Use tools like heatmaps, session replays, and user testing to validate assumptions and uncover pain points.

Prioritize Page Speed Without Sacrificing Design

Performance is UX. Compress images, use lightweight code, and load scripts asynchronously. But don’t go so minimal that the experience feels bland.

Use Visual Storytelling to Guide Flow

Infographics, explainer videos, and illustrations help convey complex ideas quickly. Pair them with text that speaks directly to the audience’s pain points.

Make CTAs Contextual and Actionable

“Learn more” is vague. “See how our platform cuts onboarding time in half” is specific. Tailor CTAs to the content and intent of the page.

Place them where they feel natural—after key value moments, not just at the end.

Test. Iterate. Repeat.

UX is never finished. A/B test page layouts, CTA placements, button colours, and form designs. Use analytics and user feedback to continually refine the experience.

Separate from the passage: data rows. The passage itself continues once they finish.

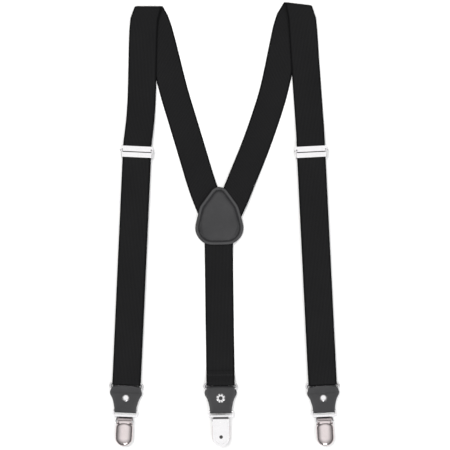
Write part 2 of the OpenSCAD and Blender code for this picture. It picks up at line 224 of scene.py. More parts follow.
softbox("key_softbox", (-0.5, 0.5, 1.5), (0.9, 0.9), 18, (1, 0.99, 0.97))
softbox("fill_softbox", (0.9, -0.5, 1.3), (0.7, 1.1), 9, (0.96, 0.98, 1))
softbox("front_strip", (0.1, -1.3, 0.75), (0.5, 0.22), 2.5, (1, 1, 1), mirrored=True)

# %% [markdown]
# ## Finishes
# A finish is worked out from the place on the piece, so that it never needs a picture. The class
# below wraps one output of a shader node. Sums on it add Math nodes, which lets a weave be written
# as the formula that it is. Numbers that are the same all over go straight onto the shader.


# %% A socket that can be used in sums
class Wire:
    """One output of a shader node."""

    def __init__(self, tree, socket=None):
        self.tree, self.socket = tree, socket

    def node(self, kind, settings=None, inputs=None, out=0):
        """Adds a node, sets its settings first, then the values or links of its sockets."""
        made = self.tree.nodes.new(kind)
        for key, value in (settings or {}).items():
            if key == "stops":
                ramp = made.color_ramp
                while len(ramp.elements) < len(value):
                    ramp.elements.new(0.5)
                for element, (place, grey) in zip(ramp.elements, value):
                    element.position = place
                    element.color = (grey, grey, grey, 1)
            else:
                setattr(made, key, value)
        for key, value in (inputs or {}).items():
            if isinstance(value, Wire):
                self.tree.links.new(value.socket, made.inputs[key])
            else:
                made.inputs[key].default_value = value
        return Wire(self.tree, made.outputs[out])

    def maths(self, operation, *values):
        return self.node("ShaderNodeMath", {"operation": operation}, dict(enumerate(values)))

    def __add__(self, other):
        return self.maths("ADD", self, other)

    def __sub__(self, other):
        return self.maths("SUBTRACT", self, other)

    def __rsub__(self, other):
        return self.maths("SUBTRACT", other, self)

    def __mul__(self, other):
        return self.maths("MULTIPLY", self, other)

    def __abs__(self):
        return self.maths("ABSOLUTE", self)

    __radd__, __rmul__ = __add__, __mul__

    def wave(self, length):
        """0 to 1 and back over each length, with 1 at 0."""
        return self.maths("COSINE", self * (2 * math.pi / length)) * 0.5 + 0.5

    def step(self, low, high):
        """Rises smoothly from 0 at low to 1 at high."""
        ends = {"Value": self, "From Min": low, "From Max": high}
        return self.node("ShaderNodeMapRange", {"interpolation_type": "SMOOTHSTEP"}, ends)

    def mix(self, dark, light):
        """A colour between dark, where this is 0, and light, where it is 1."""
        ends = {0: self, 6: (*dark, 1), 7: (*light, 1)}
        return self.node("ShaderNodeMix", {"data_type": "RGBA"}, ends, out=2)


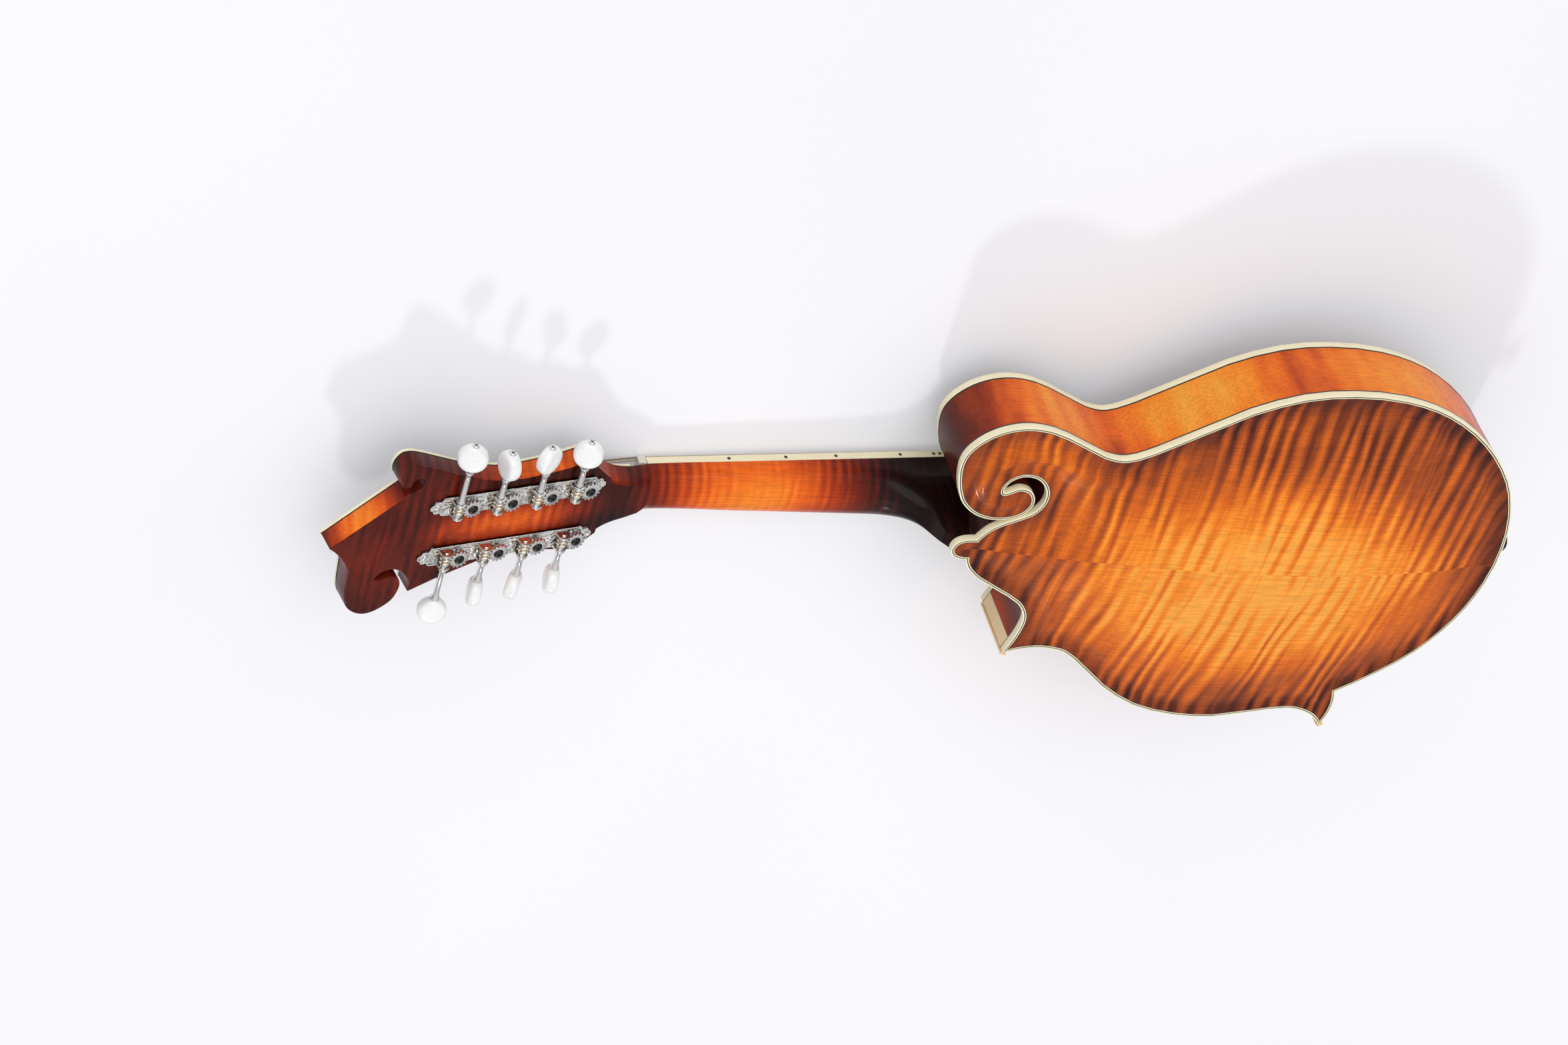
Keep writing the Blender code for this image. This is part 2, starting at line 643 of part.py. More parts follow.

Real-World Example: How Google Improved UX to Reduce Bounce

When Google redesigned its mobile search interface in 2019, it wasn’t just an aesthetic upgrade—it was a UX overhaul. The changes included clearer labels, better spacing, and more visual clarity on what was an ad versus an organic result.

According to Google’s internal testing, these updates led to measurable decreases in bounce behaviour and increased user satisfaction. Why? The redesign made content easier to scan, faster to access, and more transparent.

That’s the power of thoughtful UX design—it doesn't just look better; it works better.

Final Thoughts: UX Is the Gateway to Engagement

Your content, product, and brand all depend on one thing—getting people to stick around long enough to experience them. That’s what UX is all about.

Reducing bounce rates isn’t about tricking users into staying. It’s about creating a digital environment where they want to stay. Where they feel guided, not sold to. Informed, not overwhelmed.

As the web becomes more crowded and decision-makers more selective, UX design will continue to be one of the biggest differentiators in B2B engagement.

Bounce rate is just the signal. UX is the solution.